Jurnal Studia Islamika bukan sekadar publikasi akademik, melainkan bentuk jurnalisme Islam intelektual yang mencerminkan pemikiran kritis tentang Islam di Indonesia dan dunia. Melalui jurnal ini, Azra memfasilitasi dialog lintas batas yang memperkuat posisi Indonesia sebagai salah satu pusat kajian Islam dunia. Ia juga membuka ruang bagi akademisi dan intelektual Muslim dari berbagai negara untuk berkolaborasi dalam membangun wacana Islam yang progresif dan dinamis.

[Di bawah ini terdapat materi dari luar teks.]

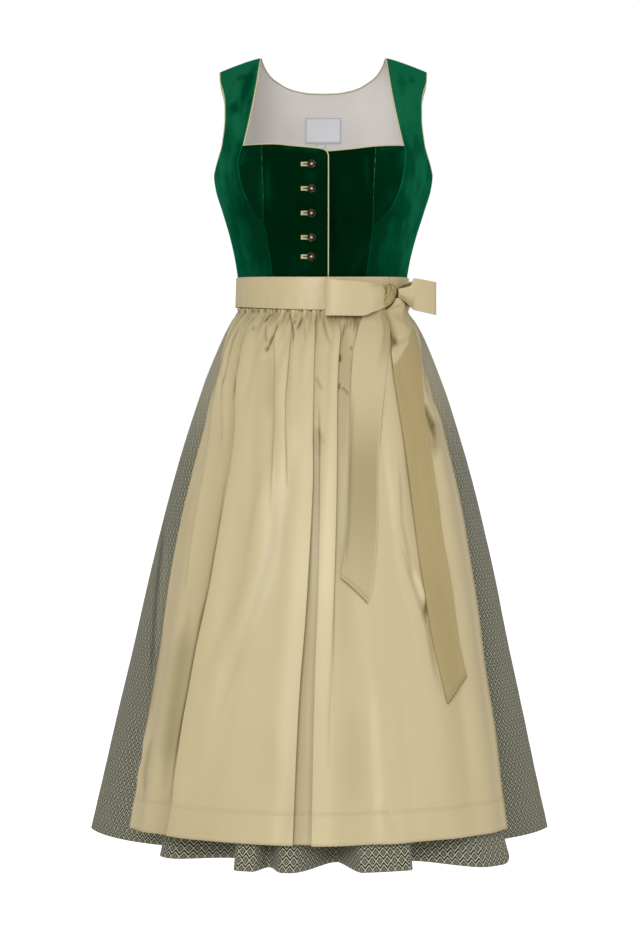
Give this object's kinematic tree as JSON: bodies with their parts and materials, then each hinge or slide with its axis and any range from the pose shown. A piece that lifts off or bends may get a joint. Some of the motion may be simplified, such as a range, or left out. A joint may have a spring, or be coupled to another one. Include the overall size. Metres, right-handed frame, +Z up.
{
  "type": "dirndl dress",
  "caption": "Sleeveless dress with a fitted velvet bodice, flared gathered skirt and an apron tied in a bow, standing open as if worn.",
  "frame": {"origin": "midway between the tops of the two shoulder straps, where the wearer's shoulders carry the dress", "axes": "+Z up; the front faces -Y; +X towards the wearer's left side"},
  "size_m": [0.6638, 0.6134, 1.1268],
  "materials": {
    "velvet_right_front": "dark green cotton velvet",
    "velvet_left_front": "dark green cotton velvet",
    "velvet_cup_right": "dark green cotton velvet",
    "velvet_cup_left": "dark green cotton velvet",
    "velvet_side_right": "green cotton velvet",
    "velvet_side_left": "green cotton velvet",
    "velvet_back": "green cotton velvet",
    "lining": "plain cotton lining",
    "label": "blank woven label",
    "tab": "blank woven tab",
    "piping": "gold satin piping",
    "button": "antique bronze",
    "jacquard_front": "grey green zigzag jacquard",
    "jacquard_back": "grey green zigzag jacquard",
    "apron_satin": "champagne satin",
    "band_satin": "champagne satin",
    "loop_left_satin": "champagne satin",
    "loop_right_satin": "champagne satin",
    "knot_satin": "champagne satin",
    "tail_left_satin": "champagne satin",
    "tail_right_satin": "champagne satin"
  },
  "bodies": {
    "root": {"centre_front_right": "velvet_right_front", "centre_front_left": "velvet_left_front", "cup_right": "velvet_cup_right", "cup_left": "velvet_cup_left", "side_front_right": "velvet_side_right", "side_front_left": "velvet_side_left", "bodice_back": "velvet_back", "back_lining": "lining", "neck_label": "label", "size_tab": "tab", "piping_neckline": "piping", "piping_armhole_left": "piping", "piping_armhole_right": "piping", "button_1": "button", "button_2": "button", "button_3": "button", "button_4": "button", "button_5": "button", "skirt_front": "jacquard_front", "skirt_back": "jacquard_back", "apron": "apron_satin", "apron_band": "band_satin", "bow_loop_left": "loop_left_satin", "bow_loop_right": "loop_right_satin", "bow_knot": "knot_satin", "bow_tail_left": "tail_left_satin", "bow_tail_right": "tail_right_satin"}
  },
  "joints": []
}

4. Memperjuangkan Kebebasan Pers dengan Tanggung Jawab
Sebagai Ketua Dewan Pers, Azra berperan dalam memperjuangkan kebebasan pers di Indonesia, termasuk dalam konteks jurnalisme Islam. Ia sangat mendukung kebebasan media, tetapi dengan catatan bahwa kebebasan ini harus diiringi oleh tanggung jawab etis dan moral. Ia berulang kali menegaskan bahwa kebebasan pers bukanlah kebebasan tanpa batas, melainkan kebebasan yang bertanggung jawab terhadap kebenaran dan keadilan.
Kebebasan pers dalam pandangan Azra juga termasuk kebebasan dari tekanan politik dan ekonomi. Ia mengingatkan bahwa media tidak boleh tunduk pada kepentingan sempit penguasa atau kelompok-kelompok tertentu. Dalam jurnalisme Islam, kebebasan pers harus tetap berpijak pada prinsip-prinsip kebenaran yang diajarkan oleh Islam, termasuk menjunjung tinggi nilai-nilai keadilan, kejujuran, dan kemaslahatan umat.
5. Membangun Jurnalisme yang Berbasis Ilmu Pengetahuan
Azra percaya bahwa jurnalisme Islam harus didasarkan pada ilmu pengetahuan yang mendalam, tidak sekadar menyajikan berita atau opini. Ia mendorong jurnalis Muslim untuk memperkuat keahlian mereka dalam memahami isu-isu agama, sosial, dan politik yang mereka liput, dengan pendekatan yang berbasis penelitian dan analisis kritis. Menurutnya, media yang baik adalah media yang dapat memberikan informasi yang valid dan kontekstual, bukan hanya menyoroti permukaan peristiwa.
Dalam mendirikan Studia Islamika, Azra mencontohkan bagaimana jurnalisme Islam bisa berperan sebagai alat penyebaran ilmu pengetahuan. Jurnal ini tidak hanya mencakup diskusi akademik, tetapi juga menjadi platform bagi pemikiran-pemikiran baru tentang Islam yang dapat mempengaruhi kebijakan sosial dan politik di tingkat nasional dan internasional. Azra ingin agar jurnalisme Islam lebih dari sekadar penyampai berita, tetapi juga menjadi instrumen untuk memperdalam pemahaman masyarakat tentang kompleksitas dunia Islam.
6. Memperkuat Peran Media dalam Dakwah Islam
Jurnalisme Islam menurut Azra bukan hanya soal penyampaian informasi, tetapi juga sebagai sarana dakwah. Namun, dakwah melalui media harus bersifat moderat dan terbuka, tidak bersifat dogmatis atau memaksa. Media Islam, dalam pandangannya, harus mampu mengkomunikasikan pesan-pesan keagamaan dengan cara yang bijak, santun, dan relevan dengan kehidupan masyarakat modern.
Dalam konteks ini, Azra menekankan pentingnya komunikasi Islam yang menyentuh hati masyarakat luas tanpa harus menimbulkan perpecahan. Ia percaya bahwa dakwah melalui media harus didasarkan pada cinta kasih, dialog, dan pengertian, bukan pada kebencian atau polarisasi. Melalui tulisan dan pidatonya, Azra memberikan teladan tentang bagaimana jurnalis Muslim bisa berperan dalam menyebarkan ajaran Islam yang damai dan inklusif.